山を降りて道路に出ると、向こうからアメリカ製のジープのような車が来たんです。運転していたのはガタイの良い男の人で、「乗っけてくんねえか?」といったら「いいですよ」と言って乗せてくれました。
その人が「私たちも歌津地区に行こうと思ってたんです」というので、よくよく話を聞いてみたら、「坊主ですから」って。その方は和尚さんだったんです。ぱっと見ただけではそんな風には思えない人だったんですよ(笑)。歌津のお寺が流されたという連絡を受けて来たということでした。タイミングがちょうど良かったんです。

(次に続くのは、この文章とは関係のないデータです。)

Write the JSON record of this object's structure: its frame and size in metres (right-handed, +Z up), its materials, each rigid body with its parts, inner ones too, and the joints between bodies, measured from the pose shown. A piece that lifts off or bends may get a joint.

それで乗せていただいて自宅に戻ることができました。自宅は流されませんでしたが、浸水して、またいつ何時津波が来るか分からない状況だったので、家族は名足保育園の避難所にいました。私は津波が来る前の最後の電話で、女房に「慈恵園にいる」って連絡して、それから家族と音信不通になっていました。だから、慈恵園が流されたと知り、家族はもうダメだって思ってたんでしょう。避難所に私が現れて「おい」って言ったらびっくりして、「ああ、生きてたのか!」なんて(笑)。
そこから、避難所の方々も食べていかなければならなかったので、家が残った方がたのところに米があったから米を持ってって、食べてもらいました。白米は少なく、玄米の状態でしたので、昔の家庭用の脱穀機を引っ張り出してきて、それで白米にして持っていって食いつなぐ、という状況でした。
私は毎日のように朝早く避難所に行って、夜遅く自宅に戻って、という生活をしていました。みなさんの要望聞いて昼間は避難所に行って物資を運ぶなど、いろんな用件を受けていました。要望はいろいろありますから。ところがガソリンが無いですから、車を使うような要望には困りました。
一番困ったのは津波に流された方のご遺体が見つかっても、それを火葬場まで運ぶガソリンが無かったことなんですよ。自衛隊から、ガソリンがないから、ディーゼル車を借りようということになって、2トン車のディーゼル車があったわけです。乗用車のバンだと、1体ずつしか運べないけれど2トン車だと複数運べるのです。燃料は軽油です。
次はこの軽油をみんなでなんとかしようと。それで、トラクターなどの農機具から抜いて、車に入れて、ご遺体を運んで火葬することができたんです。それはほんとうに情けなかったね。花一輪ないんですから。何にもない。可哀想でしたね・・。
昔からの井戸が自宅の下の方にあったんですが、4月7日ごろの2回目の地震で、水質が変わってしまって塩っぱくなって、飲めなくなったんです。海のそばだから管に亀裂か何かが入って、そこから海水が入ったんではないでしょうかね。今はもう塩気も薄くなりましたが、当時は洗濯に使うと乾くと塩が出るほどでしたね。